Deroy Murdock tackles the vitriolic race-baiting being hurled at Bush in the wake of Katrina. He begins with some of the worst sound-bites we've all heard. You know, things like this:

“George Bush is our Bull Connor,” Rep. Charles Rangel of New York told cheering Congressional Black Caucus conventioneers on September 22. “If you’re black in this country, and you’re poor in this country, it’s not an inconvenience. It’s a death sentence.” Rangel equated Republican President Bush to Theophilus “Bull” Connor, Birmingham, Alabama’s former segregationist police commissioner who notoriously used attacks dogs and fire hoses to disrupt civil rights marches by Martin Luther King Jr. and other protesters in 1963. As is Rangel, Bull Connor was a Democrat.
All of this sounds a little bit outdated based solely on news of the past week, which showed that the real racial attacks came from the MSM which swallowed, hook, line & sinker, revolting and entirely untrue stories about black on black rape, murder and cannibalism -- something it's doubtful the MSM would have done had the alleged actors not been black. Murdock, though, does something a lot more interesting than pointing to MSM failures. Instead, he gathers facts about how much attention the President really has lavished on African-Americans in New Orleans -- and it turns out to have been a lot.
I asked Heritage Foundation senior policy analyst Kirk Johnson to look at these neighborhoods. While Bush has taken responsibility for Washington’s disjointed first response to Katrina — notwithstanding the 33,544 hurricane survivors who U.S. Coast Guard helicopter and boat crews started saving as soon as winds dropped below 45 MPH — he need not apologize for neglecting the Big Easy’s poor before these hurricanes. Using the Consolidated Federal Funds Report’s latest data, Johnson found that, “Across all federal programs, Orleans Parish received $12,645 per capita in fiscal year 2003. At the same time, the national average was $7,089 per capita. Put another way, New Orleans received 78.4 percent more funding per person than the national average.” Johnson also examined 21 low-income-assistance programs. Among them, inflation-adjusted federal poverty spending in Orleans Parish equaled $5,899 per-poor-person in Bill Clinton’s final, full-fiscal-year 2000 budget.

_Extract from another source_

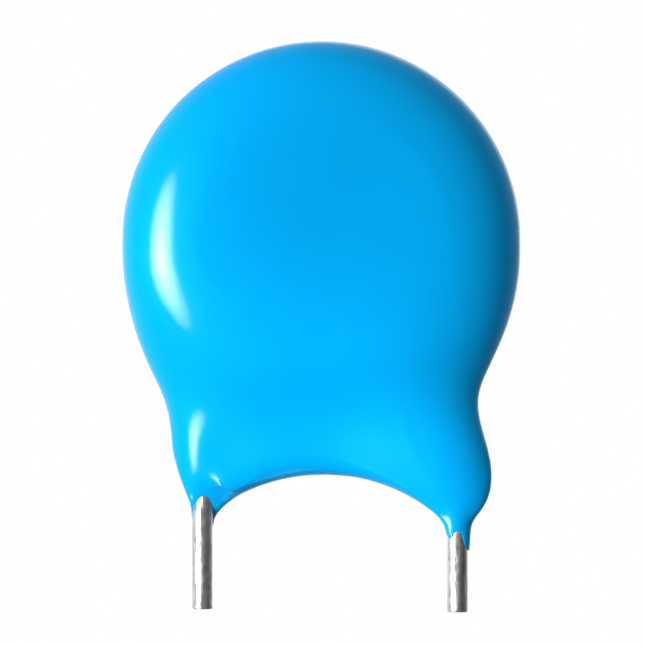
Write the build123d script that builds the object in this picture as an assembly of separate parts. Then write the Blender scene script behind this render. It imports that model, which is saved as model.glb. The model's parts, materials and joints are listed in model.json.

By fiscal 2003, such outlays soared to $10,222. Under Bush, federal anti-poverty spending per-poor-New Orleanian ballooned 73.3 percent, or an average, annual hike of 24.4 percent over three years! Johnson discovered, for instance, that spending on Immunization Grants dropped 80.51 percent, and Supportive Housing for the Elderly fell 25.6 percent during Bush’s first three years. However, Child Support Enforcement grew 8.3 percent. Head Start rose 13.8 percent. Food Stamps increased 43.1 percent. Pell Grants advanced 126 percent. Community Health Center funding accelerated 163.6 percent, and so on. In 1999, under Clinton, Orleans Parish had 135,429 poor people and a 27.9 percent poverty rate. In 2004, under Bush, 102,636 New Orleanians were poor, while the poverty rate eased to 23.2 percent. So, pre-Katrina, the Big Easy’s poverty rate slid 16.8 percent during Bush’s tenure. What was that about the KKK? “If program spending is the way to judge whether or not Washington cares about New Orleans,” Johnson says, “then a lot of love has come to New Orleans in recent years.”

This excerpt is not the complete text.